Gone was the vision of me laughing jauntily with my Costa Rican classmates about the party last night, shattered the daydream of whispering sweet Spanish nothings in some senorita’s ear. My idea of Costa Rican life was replaced instead by a landslide of culture more tremendous than any brochure, orientation meeting or intensive language program can possibly mitigate. I cannot truthfully use any word for my time here but intense. After all, you cannot prepare yourself for a world you’ve never seen before. Everything you’ve ever done or gotten used to, from the simplest administrative actions to the avenues of language that help define you as a person are swept away, dragged out to cultural sea and drowned, leaving you nothing but your wits, which you realize aren’t as sharp as you thought they were.

Studying abroad is more disorienting than you think it will be. We tend to idealize this idea of immersion, of being immersed, while glossing over the personal ramifications of doing such a thing. It is nothing less than having the very rhythm of your entire life stripped down and shaken to its very foundation. And after such radical change, only the most fundamental part remains—you. The habits and devices we use to cushion our contact with the outside world, to insulate us from undue danger and trouble are rendered completely and utterly useless.

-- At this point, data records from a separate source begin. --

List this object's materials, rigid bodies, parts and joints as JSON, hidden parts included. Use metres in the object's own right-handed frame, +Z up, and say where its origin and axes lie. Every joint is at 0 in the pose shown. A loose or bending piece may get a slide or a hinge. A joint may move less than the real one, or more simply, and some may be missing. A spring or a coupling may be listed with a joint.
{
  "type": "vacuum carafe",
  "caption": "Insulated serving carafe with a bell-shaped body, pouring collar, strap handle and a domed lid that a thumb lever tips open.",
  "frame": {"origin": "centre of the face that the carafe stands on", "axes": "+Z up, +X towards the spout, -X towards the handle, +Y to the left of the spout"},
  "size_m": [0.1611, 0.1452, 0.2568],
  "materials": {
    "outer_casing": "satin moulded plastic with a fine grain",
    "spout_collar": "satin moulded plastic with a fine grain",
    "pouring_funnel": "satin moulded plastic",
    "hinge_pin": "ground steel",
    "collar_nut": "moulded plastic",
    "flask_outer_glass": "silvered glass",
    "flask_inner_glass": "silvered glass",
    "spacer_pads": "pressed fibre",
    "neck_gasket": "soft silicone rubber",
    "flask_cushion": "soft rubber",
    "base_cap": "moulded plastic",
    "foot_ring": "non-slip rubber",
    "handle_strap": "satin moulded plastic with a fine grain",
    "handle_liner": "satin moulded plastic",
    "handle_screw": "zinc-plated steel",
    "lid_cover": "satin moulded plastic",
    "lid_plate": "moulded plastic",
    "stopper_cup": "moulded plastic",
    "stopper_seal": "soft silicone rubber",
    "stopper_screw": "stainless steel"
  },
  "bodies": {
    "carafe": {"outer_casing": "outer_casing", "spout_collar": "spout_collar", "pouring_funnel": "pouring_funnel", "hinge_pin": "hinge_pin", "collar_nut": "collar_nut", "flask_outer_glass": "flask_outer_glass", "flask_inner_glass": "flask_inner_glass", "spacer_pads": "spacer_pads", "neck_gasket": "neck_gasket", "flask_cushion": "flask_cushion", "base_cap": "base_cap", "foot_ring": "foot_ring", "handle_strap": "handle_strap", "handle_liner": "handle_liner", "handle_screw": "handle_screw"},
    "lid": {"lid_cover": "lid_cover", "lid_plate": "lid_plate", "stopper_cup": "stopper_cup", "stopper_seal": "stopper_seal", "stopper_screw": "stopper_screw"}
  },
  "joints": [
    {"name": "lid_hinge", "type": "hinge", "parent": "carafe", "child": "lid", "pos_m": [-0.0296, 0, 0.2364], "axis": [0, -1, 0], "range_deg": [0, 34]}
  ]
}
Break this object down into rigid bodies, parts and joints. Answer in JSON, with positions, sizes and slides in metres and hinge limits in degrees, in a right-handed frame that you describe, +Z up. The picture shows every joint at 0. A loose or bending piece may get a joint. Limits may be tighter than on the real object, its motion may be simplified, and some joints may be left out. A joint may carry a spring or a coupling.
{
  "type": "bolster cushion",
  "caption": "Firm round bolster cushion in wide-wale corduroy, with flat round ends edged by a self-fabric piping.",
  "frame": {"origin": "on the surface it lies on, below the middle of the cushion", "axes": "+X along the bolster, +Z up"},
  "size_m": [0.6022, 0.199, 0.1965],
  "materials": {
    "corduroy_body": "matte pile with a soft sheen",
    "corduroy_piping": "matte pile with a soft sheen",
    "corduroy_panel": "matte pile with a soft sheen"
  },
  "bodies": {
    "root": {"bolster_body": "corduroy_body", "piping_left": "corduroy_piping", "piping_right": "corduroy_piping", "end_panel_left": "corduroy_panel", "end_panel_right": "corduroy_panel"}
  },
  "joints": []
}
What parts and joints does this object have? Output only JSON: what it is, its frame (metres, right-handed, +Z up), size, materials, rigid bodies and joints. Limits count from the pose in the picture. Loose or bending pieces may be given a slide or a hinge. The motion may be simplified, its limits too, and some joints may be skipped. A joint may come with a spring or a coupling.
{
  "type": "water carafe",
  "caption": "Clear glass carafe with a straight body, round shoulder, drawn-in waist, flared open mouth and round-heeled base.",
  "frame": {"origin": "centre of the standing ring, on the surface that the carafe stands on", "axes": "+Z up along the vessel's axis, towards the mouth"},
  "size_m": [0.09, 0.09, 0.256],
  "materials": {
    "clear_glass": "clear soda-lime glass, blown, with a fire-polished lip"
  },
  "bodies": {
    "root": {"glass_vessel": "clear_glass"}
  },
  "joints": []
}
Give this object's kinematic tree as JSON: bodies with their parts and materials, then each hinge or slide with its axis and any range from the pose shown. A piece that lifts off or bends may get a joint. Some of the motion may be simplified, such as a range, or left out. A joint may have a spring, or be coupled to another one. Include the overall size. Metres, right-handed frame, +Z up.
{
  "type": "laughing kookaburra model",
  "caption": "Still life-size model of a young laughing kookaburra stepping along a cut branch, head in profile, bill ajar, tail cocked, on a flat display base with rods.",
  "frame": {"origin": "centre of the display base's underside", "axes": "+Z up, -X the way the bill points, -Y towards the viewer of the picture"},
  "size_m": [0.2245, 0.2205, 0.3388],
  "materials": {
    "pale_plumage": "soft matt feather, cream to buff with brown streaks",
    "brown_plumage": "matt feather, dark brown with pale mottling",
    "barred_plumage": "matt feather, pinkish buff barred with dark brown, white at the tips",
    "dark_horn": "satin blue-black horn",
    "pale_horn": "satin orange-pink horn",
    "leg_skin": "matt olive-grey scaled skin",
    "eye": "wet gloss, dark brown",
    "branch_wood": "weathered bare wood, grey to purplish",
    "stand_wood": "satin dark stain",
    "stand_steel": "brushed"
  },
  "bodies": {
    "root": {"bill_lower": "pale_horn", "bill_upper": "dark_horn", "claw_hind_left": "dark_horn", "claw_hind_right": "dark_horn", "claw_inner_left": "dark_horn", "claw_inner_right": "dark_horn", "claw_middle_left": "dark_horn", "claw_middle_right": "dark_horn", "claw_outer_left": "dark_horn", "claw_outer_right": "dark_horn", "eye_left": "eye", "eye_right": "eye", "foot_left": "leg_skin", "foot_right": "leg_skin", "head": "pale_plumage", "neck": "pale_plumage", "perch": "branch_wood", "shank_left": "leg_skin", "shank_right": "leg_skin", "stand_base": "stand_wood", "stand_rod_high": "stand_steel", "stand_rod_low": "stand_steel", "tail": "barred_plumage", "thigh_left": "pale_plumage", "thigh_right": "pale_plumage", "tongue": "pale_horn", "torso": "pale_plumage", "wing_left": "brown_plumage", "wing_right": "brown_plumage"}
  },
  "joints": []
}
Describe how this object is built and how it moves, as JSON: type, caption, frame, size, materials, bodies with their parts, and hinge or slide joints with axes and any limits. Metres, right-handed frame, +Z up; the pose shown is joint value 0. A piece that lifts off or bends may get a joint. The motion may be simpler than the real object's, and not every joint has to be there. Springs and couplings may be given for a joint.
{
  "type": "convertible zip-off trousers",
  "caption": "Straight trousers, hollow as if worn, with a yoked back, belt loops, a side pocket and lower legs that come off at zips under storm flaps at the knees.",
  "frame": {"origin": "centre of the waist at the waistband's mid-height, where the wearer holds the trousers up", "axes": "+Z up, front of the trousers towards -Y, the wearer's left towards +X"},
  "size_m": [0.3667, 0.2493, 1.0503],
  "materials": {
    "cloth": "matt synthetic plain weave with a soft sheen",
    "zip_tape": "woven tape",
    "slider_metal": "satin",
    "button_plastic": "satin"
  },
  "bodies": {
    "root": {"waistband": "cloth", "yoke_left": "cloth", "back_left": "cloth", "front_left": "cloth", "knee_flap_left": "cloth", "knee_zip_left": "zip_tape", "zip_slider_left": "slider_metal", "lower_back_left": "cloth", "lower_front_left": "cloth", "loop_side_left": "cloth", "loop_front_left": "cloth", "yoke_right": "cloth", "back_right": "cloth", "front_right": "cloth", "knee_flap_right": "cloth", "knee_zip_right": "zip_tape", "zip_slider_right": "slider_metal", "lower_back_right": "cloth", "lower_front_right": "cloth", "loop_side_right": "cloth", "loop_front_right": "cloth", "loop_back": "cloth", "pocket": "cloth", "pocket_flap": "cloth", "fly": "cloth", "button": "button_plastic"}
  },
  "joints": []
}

Like monsters out of childhood, the dark and unfamiliar customs and corridors of a foreign country loom large and menacingly. But just like childhood, wonder and amazement lie in the smallest of things and the most unexpected of places. Some days you feel totally lost, crushed by the enormous burden of a country pressing down on you. But more often than not, you feel stronger than ever as you rise to the occasion more and more. You need only to look inside to feel yourself growing. However difficult such immersion is, it is surely more than compensated by its remuneration. Indeed, it is the trying and sometimes painful nature of immersion itself that is ultimately the benefit.

So you forge bravely ahead. Slowly you climb out of what sometimes feels like a cultural hole you’ve thrown yourself into. While you’re still a far cry from the self you saw smiling back at you from the Costa Rican study abroad brochure, you’re even farther from the kid sitting in the office freshman year looking at it for the first time. And then walking to class one day, you look around and realize you’re in it, you’re here, you’ve been here. You also realize you won’t be here that much longer.

Sitting in the Education Abroad Program office at home looking at that big calendar, or alone in your room charting the course of your prospective academic year, a semester in a different country looks like an enormously long period of time--so large you get lost in it. As your year abroad unfolds before you, events plug the holes in the previously unimagined colossal timeframe that is six months. Exam dates and weekend trips, futbol games and endless administrative work slowly but surely begin to scatter across the spaces of that calendar like stars making up the constellations of your foreign experience. And before you know it, you only have three months left, and are sitting at your computer trying to quantify the word Immersion when it is painfully clear that you have not been immersed, but are immersed.

And then you can take a step back, or try to. You can smile at the nights where the imperfection of the event is the soul of the experience. Walking barefoot in the rain down a Caribbean beachfront; sharing an afternoon in Spanish with some traveler from some other part of the world who has nothing in common with your life other than this cup of coffee and the fact that you both happen to be in this one place, in this one country, at this one time. You can smile when a fellow student makes a joke in Spanish, and stay after class to talk with your professor about the definition of popular culture. You go out drinking with local students, swearing with the rest of them as a heinous referee costs your new country the game, and laugh when a local asks you for directions—and you give them to him. And riding a bus, late a night, you can stare out the window as your city flashes before your eyes. As all the neon signs and taxicabs, people coming home from work with bags of groceries, and sidewalk preachers hurling fire and brimstone in Babylonian tongue that once seemed so strange flare past you, so briefly. And you don’t know it yet, but this is what it means to study abroad, to live in another country, to be immersed. Maybe you won’t realize it until you get home. Because for the moment, this city is too bright. Because you are still recognizing the latent potential that you saw in yourself so many months ago as you looked in the mirror and asked yourself “What am I doing?” This is Immersion. Because you are still asking yourself that question.